Monday, January 12, 2009

Standing Up


This is sort-of a recurring theme for the Nootsmaak - speaking up for one's self, standing up for the right thing, even if it's uncomfortable or creates conflict.

I did it again, and while I was unsure about doing it, I'm glad I did, though it might mean things will be uncomfortable for a while.

Here's the thing - like many people, I'd rather avoid conflict - I don't seek out waves to throw under a stable boat. But I can't sit idly by when something isn't right, or if there's a chance of changing things for the better, no matter how minuscule.

Some might say "Why bother," or the Pollyanna "If you don't have anything nice to say, don't say anything at all." Sometimes that might be appropriate, but I don't think it's realistic and seems wussy. There are ways of saying things that, while maybe unpleasant, can be productive and achieve a desired result.

I don't want to cause problems - I want to solve them. If I'm causing problems, I'd want someone to tell me. I'd want the chance to fix it. I'd like to think that's true for most people.

After many years of wanting to say something to someone about something and not saying anything because I didn't want to complicate things, I finally said something.

I painstakingly chose every word very carefully in an effort to be kind, yet direct and straightforward. No one appreciates an underhanded slap in the face.

Despite the great care I took in how I crafted my message, it very well may backfire. But I was tired of waiting for someone else to say something and call someone on the bullshit that keeps causing a problem. Vague enough? I hope so!

I've agonized over what I said and how I said it and if it can be understood in the spirit it was intended, and will he/she appreciate that, despite the message, I care very much about trying to help and if I didn't, I wouldn't have said a word.

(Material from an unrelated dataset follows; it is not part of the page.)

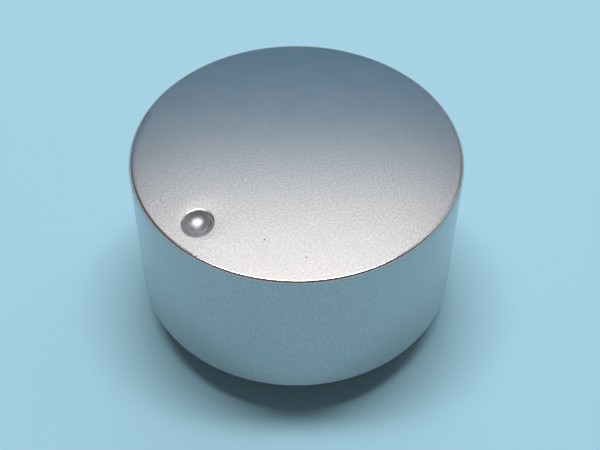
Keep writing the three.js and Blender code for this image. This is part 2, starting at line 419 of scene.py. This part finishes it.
# ---- Hub ----
def rib(angle):
    """A rib that hangs from the web, thinner towards its rounded lower edge."""
    top = web_z + sink
    middle = (boss_radius + skirt_inner) / 2
    crest = max(rib_boss_z, rib_skirt_z) + rib_arch
    start, bend, end = (boss_radius, rib_boss_z), (middle, crest), (skirt_inner, rib_skirt_z)
    stations = [(boss_radius - sink, rib_boss_z)]
    for t in np.linspace(0, 1, num=17):
        curve = zip(start, bend, end)
        stations.append([(1 - t) ** 2 * p + 2 * t * (1 - t) * q + t * t * s for p, q, s in curve])
    stations.append((skirt_inner + sink, rib_skirt_z))
    loops = []
    half = rib_thickness / 2
    for x, low in stations:
        toe = half - (top - low) * mould_draft / 2
        lower = []
        for a in np.linspace(0, math.pi, num=9):
            lower.append((x, -toe * math.cos(a), low + toe * rib_round * (1 - math.sin(a))))
        loops.append([(x, -half, top), *lower, (x, half, top)])
    return turn(shell("rib", [middle_of(loops[0]), *loops, middle_of(loops[-1])]), angle)


def pad(angle):
    """A pad on the skirt's outside, which centres the hub in the cap."""
    radius, root, half = cap_bore - hub_fit, skirt_radius - sink, pad_half_width / cap_bore
    spread = np.linspace(-half, half, num=9)
    outline = [(radius * math.cos(a), radius * math.sin(a)) for a in spread]
    outline += [(root * math.cos(a), root * math.sin(a)) for a in spread[::-1]]
    low, high = skirt_z + skirt_chamfer, ceiling_z - cap_corner_radius
    return turn(prism("pad", outline, low, high), angle)


def bore_cutter():
    """The splined bore: teeth that point inwards."""
    pitch = 2 * math.pi / spline_teeth
    tip = bore_radius - spline_depth
    flank = [(bore_radius, share) for share in (-spline_root, 0, spline_root)]
    flank += [(tip, spline_tip_start), (tip, spline_tip_end)]
    outline = []
    for tooth in range(spline_teeth):
        angles = [(r, (tooth + share) * pitch) for r, share in flank]
        outline += [(r * math.cos(a), r * math.sin(a)) for r, a in angles]
    return prism("bore", outline, -overrun, bore_depth)


def slot_cutter(angle):
    half, reach = boss_slot_width / 2, boss_radius + overrun
    outline = [(-reach, -half), (reach, -half), (reach, half), (-reach, half)]
    return turn(prism("slot", outline, -overrun, boss_slot_height), angle)


def pin_cutter(angle):
    """The round mark of an ejector pin in the web."""
    low, high = web_z - overrun / 2, web_z + pin_mark_depth
    profile = [(0, low), (pin_radius, low), (pin_radius, high), (0, high)]
    pin = turned("ejector_pin", profile, count=48)
    pin.data.transform(Matrix.Translation(Vector((pin_circle, 0, 0)) * MM))
    return turn(pin, angle)


def hub():
    """The moulding: from the boss's end out over web and skirt and back in over the top."""
    groove_top = ring_lip + ring_width + 2 * ring_fit
    boss_root = boss_radius + (web_z - groove_top) * mould_draft + root_radius
    skirt_root = skirt_inner - (web_z - skirt_z) * mould_draft - root_radius
    shoulder = cap_corner_radius
    lip_centre = (boss_radius - mould_break, ring_lip - mould_break)
    foot_centre = (skirt_inner + mould_break, skirt_z + mould_break)
    core_radius = core_out_radius - (ceiling_z - core_floor_z) * mould_draft
    profile = [(0, 0), (boss_radius - boss_chamfer, 0)]
    profile += arc((boss_radius - boss_chamfer, boss_chamfer), boss_chamfer, -90, 0, steps=5)[1:]
    profile += arc(lip_centre, mould_break, 0, 90, steps=4)
    profile += [(groove_radius, ring_lip), (groove_radius, groove_top)]
    profile += [(boss_radius, groove_top + boss_radius - groove_radius)]
    profile += arc((boss_root, web_z - root_radius), root_radius, 180, 90, steps=8)
    profile += arc((skirt_root, web_z - root_radius), root_radius, 90, 0, steps=8)
    profile += arc(foot_centre, mould_break, 180, 270, steps=5)
    profile += [(skirt_radius - skirt_chamfer, skirt_z), (skirt_radius, skirt_z + skirt_chamfer)]
    profile += [(skirt_radius, ceiling_z - shoulder), (skirt_radius - shoulder, ceiling_z)]
    profile += [(core_out_radius, ceiling_z), (core_radius, core_floor_z), (0, core_floor_z)]
    body = turned("hub_moulding", profile, count=192)

    step = 2 * math.pi / rib_count
    for k in range(rib_count):
        combine(body, rib(step * (k + 0.5)), "UNION")
        combine(body, pad(step * (k + 0.5)), "UNION")
    combine(body, bore_cutter(), "DIFFERENCE")
    mouth, depth = bore_radius + bore_lead_in, 1
    cone = [(0, -overrun), (mouth, -overrun), (mouth, 0), (mouth - depth, depth), (0, depth)]
    combine(body, turned("lead_in", cone, count=96), "DIFFERENCE")
    for angle in (math.pi / 4, -math.pi / 4):
        combine(body, slot_cutter(angle), "DIFFERENCE")
    for k in range(rib_count):
        combine(body, pin_cutter(step * k), "DIFFERENCE")
    finish(body, [moulded_abs()], "hub", sharp=25)


# ---- Spring ring ----
def ring():
    """Rounded strip bent round the boss, with both ends flared out on a small bend."""
    middle = ring_inner + ring_thickness / 2
    start, end = ring_gap / 2 + flare_angle, 2 * math.pi - ring_gap / 2 - flare_angle
    round_boss = np.linspace(start, end, num=121)
    path = [(np.array((math.cos(a), math.sin(a))) * middle, a) for a in round_boss]

    flares = []
    for side, (at, a) in ((-1, path[0]), (1, path[-1])):
        along = np.array((-math.sin(a), math.cos(a))) * side
        out = np.array((math.cos(a), math.sin(a)))
        flare = []
        for heading in np.linspace(0, 1, num=9)[1:] * flare_turn:
            spot = at + along * flare_radius * math.sin(heading)
            spot = spot + out * flare_radius * (1 - math.cos(heading))
            flare.append((spot, a, heading * side))
        direction = along * math.cos(flare_turn) + out * math.sin(flare_turn)
        flare.append((flare[-1][0] + direction * flare_length, a, flare_turn * side))
        flares.append(flare)
    stations = flares[0][::-1] + [(at, a, 0.0) for at, a in path] + flares[1]

    half_t, half_w = ring_thickness / 2 - ring_corner, ring_width / 2 - ring_corner
    section = []
    for k, (st, sw) in enumerate(((1, 1), (-1, 1), (-1, -1), (1, -1))):
        corner = arc((0, 0), ring_corner, 90 * k, 90 * k + 90, steps=3)
        section += [(st * half_t + t, sw * half_w + w) for t, w in corner]
    mid_z = ring_lip + ring_width / 2
    loops = []
    for at, a, heading in stations:
        out = np.array((math.cos(a - heading), math.sin(a - heading)))
        loops.append([(*(at + out * t), mid_z + w) for t, w in section])
    piece = shell("spring_ring_formed", [middle_of(loops[0]), *loops, middle_of(loops[-1])])
    finish(turn(piece, math.pi / 2), [rolled_steel()], "spring_ring")


cap()
hub()
ring()


# ---- Studio, in metres ----
def studio(x, y, z):
    """A point given across, beyond and above, as the camera sees it, in the knob's frame."""
    return Matrix.Rotation(knob_turn, 3, "Z") @ Vector((x, y, z))


def shown(tree):
    """One where a thing shows, itself or in metal or glass; nothing where it only lights others."""
    kinds = ("Camera", "Glossy", "Transmission")
    rays = [add(tree, "LightPath", {}, f"Is {kind} Ray") for kind in kinds]
    mirrored = add(tree, "Math", {0: rays[1], 1: rays[2]}, operation="MAXIMUM")
    return add(tree, "Math", {0: rays[0], 1: mirrored}, operation="MAXIMUM")


# Uncoated card, pressed flat: matt and even, so that the knob's shadow lies plainly on it.
def plain_card(name, code, far_glow=0):
    """A card whose far parts, which the lamps don't reach, can stay as pale as the near ones."""
    look = {"Base_Color": colour(code), "Emission_Color": colour(code)}
    made, tree, shader, place = surface(name, **look, Roughness=0.9, Specular_IOR_Level=0.1)
    lit, unlit = 0.12, 0.7
    away = add(tree, "VectorMath", {0: place}, "Value", operation="LENGTH")
    fade = {"Value": away, "From Min": lit, "From Max": unlit, "To Min": 0.0, "To Max": far_glow}
    glow = {0: add(tree, "MapRange", fade), 1: shown(tree)}
    add(tree, "Math", glow, into=shader["Emission Strength"], operation="MULTIPLY")
    return made


def card(name, corners, made):
    """A flat card of the stage through four points as the camera sees them."""
    mesh = bpy.data.meshes.new(name)
    mesh.from_pydata([studio(*p) for p in corners], [], [(0, 1, 2, 3)])
    mesh.materials.append(made)
    piece = bpy.data.objects.new(name, mesh)
    scene.collection.objects.link(piece)


def softbox(name, middle, width, depth, watts, code="#FFFFFF", facing=(0, 0, -1)):
    """A soft lamp that faces the given way, or straight down."""
    light = bpy.data.lights.new(name, "AREA")
    light.color = colour(code)[:3]
    light.shape = "RECTANGLE"
    light.size, light.size_y = width, depth
    light.energy = watts
    lamp = bpy.data.objects.new(name, light)
    scene.collection.objects.link(lamp)
    place = Matrix.Translation(studio(*middle)) @ Matrix.Rotation(knob_turn, 4, "Z")
    lamp.matrix_world = place @ Vector(facing).to_track_quat("-Z", "Y").to_matrix().to_4x4()


def camera(lens, elevation, distance, pan, tilt, roll):
    """A camera aimed off the middle of the knob's top; millimetres and degrees."""
    sight = bpy.data.cameras.new("camera")
    sight.lens = lens
    sight.sensor_width = 36
    sight.clip_start = 0.001
    stand = bpy.data.objects.new("camera", sight)
    scene.collection.objects.link(stand)
    elevation, pan, tilt, roll = (math.radians(a) for a in (elevation, pan, tilt, roll))
    away = Vector((0, -math.cos(elevation), math.sin(elevation)))
    level = Matrix(((1, 0, 0), tuple(Vector((1, 0, 0)).cross(-away)), tuple(away))).transposed()
    aim = Matrix.Rotation(pan, 3, "Y") @ Matrix.Rotation(tilt, 3, "X")
    aim = level @ aim @ Matrix.Rotation(roll, 3, "Z")
    place = studio(*(away * distance)) + Vector((0, 0, top_z))
    facing = Matrix.Rotation(knob_turn, 3, "Z") @ aim
    stand.matrix_world = Matrix.Translation(place * MM) @ facing.to_4x4()
    scene.camera = stand


def room(code, overhead, light, pale):
    """A plain room, dark overhead, with walls that show paler than the light they give."""
    made = bpy.data.worlds.new("room")
    made.use_nodes = True
    tree = made.node_tree
    back = tree.nodes["Background"].inputs
    back["Color"].default_value = colour(code)
    height = add(tree, "SeparateXYZ", {"Vector": add(tree, "TexCoord", {}, "Generated")}, "Z")
    seen = {SHARE: shown(tree), VALUE_A: light, VALUE_B: pale}
    walls = add(tree, "Mix", seen, data_type="FLOAT")
    walls_end, ceiling_start = 0.3, 0.62
    fade = {"From Min": walls_end, "From Max": ceiling_start, "To Min": walls, "To Max": overhead}
    add(tree, "MapRange", {"Value": height, **fade}, into=back["Strength"])
    scene.world = made


far = 2
floor = [(-far, -far, 0), (far, -far, 0), (far, far, 0), (-far, far, 0)]
half, beyond, low, high = 0.24, 0.5, 0.305, 0.552
backdrop = [(-half, beyond, low), (half, beyond, low), (half, beyond, high), (-half, beyond, high)]
card("floor", floor, plain_card("pale_card", "#A3CFE0", far_glow=0.7))
card("backdrop", backdrop, plain_card("blue_card", "#107EA6"))
softbox("strip_softbox", (0, 0.055, 0.6), width=0.44, depth=0.085, watts=2.9)
softbox("middle_softbox", (0, 0.23, 0.6), width=0.26, depth=0.25, watts=0.2, code="#FFFAF6")
softbox("far_softbox", (0, 0.445, 0.6), width=0.26, depth=0.175, watts=0.35, code="#FFF8F3")
side = (0.36, 0.25, 0.56)
softbox("side_softbox", side, width=0.16, depth=0.3, watts=0.3, facing=(-0.36, -0.25, -0.54))
room("#FFFFFF", overhead=0.1, light=0.36, pale=0.75)
camera(lens=68.45, elevation=44.72, distance=136.6, pan=-0.185, tilt=-3.655, roll=0.181)
scene.view_settings.view_transform = "Standard"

But all I can do is say my piece and hope for the best. He/she may be terribly offended and hate me forever. I knew that going in. If so, that's too bad, but if nothing else, he/she may think twice before pulling the same shit again.

What I *hope* for is an honest, direct exchange about the issue so we can evolve into a more productive place. But what I keep finding is, no matter how much someone says they value honest and direct communication, they have no idea what that means.

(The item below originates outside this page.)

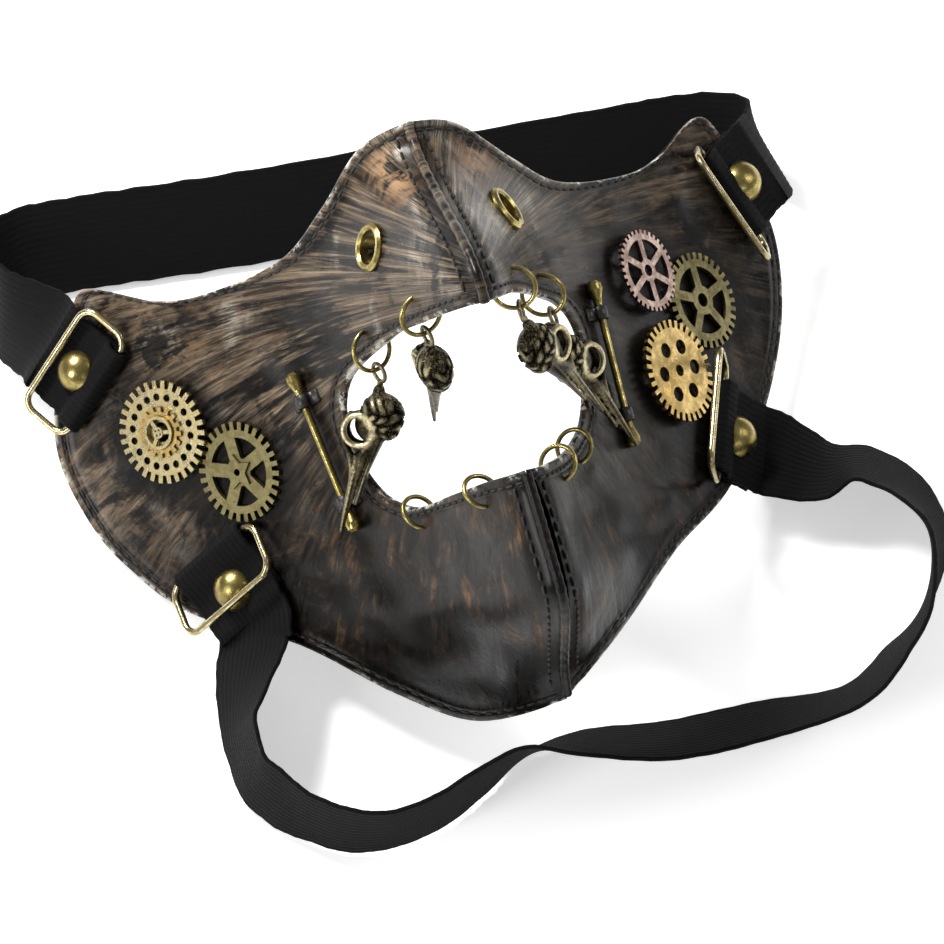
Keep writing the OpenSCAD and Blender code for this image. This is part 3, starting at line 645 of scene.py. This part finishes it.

People say that all the time, but when things start to get a little sketchy, the line goes dead. I get it - conflict can be scary, but it can be incredibly productive and lead to amazing things. Like growth, change, evolution.

The key is choosing your battles wisely and knowing which conflict might truly be worth the pain it might cause.

What blows is when you try to open up an honest exchange and you get nothing back. The person on the other end doesn't seem to care enough to put forth the same effort. Or they don't know how, and that's OK - but no response at all? Not even to say "I don't know what to say?" Unacceptable.

So where does that leave things? Unresolved, for now. I keep coming back to the same thought: We all have a responsibility to speak up for the right thing. If someone doesn't like what they've heard, they have a right to refute it. But nothing is ever, ever going to change if we don't say something.

Sometimes it gets me into trouble, but sometimes it results in great things. I'm going to remain hopeful that things will work out well. If not, life goes on, and perhaps with a little less bullshit.

2 comments:

Anonymous said...

It's a good and very brave thing to do. (I'm one of those go-along get-along gangers, a real coward.) Sounds you gave it a lot of thought before acting, too -- which lots of "truthy" people don't.

Hazel Nootsmaak said...

No, you are not. I've seen you - and you're a lot nicer about it than I can be. I have to work hard to not come off like a jerk. No idea if I was successful this time or not.

I hate having to be the person that makes the wave. I get sea sick.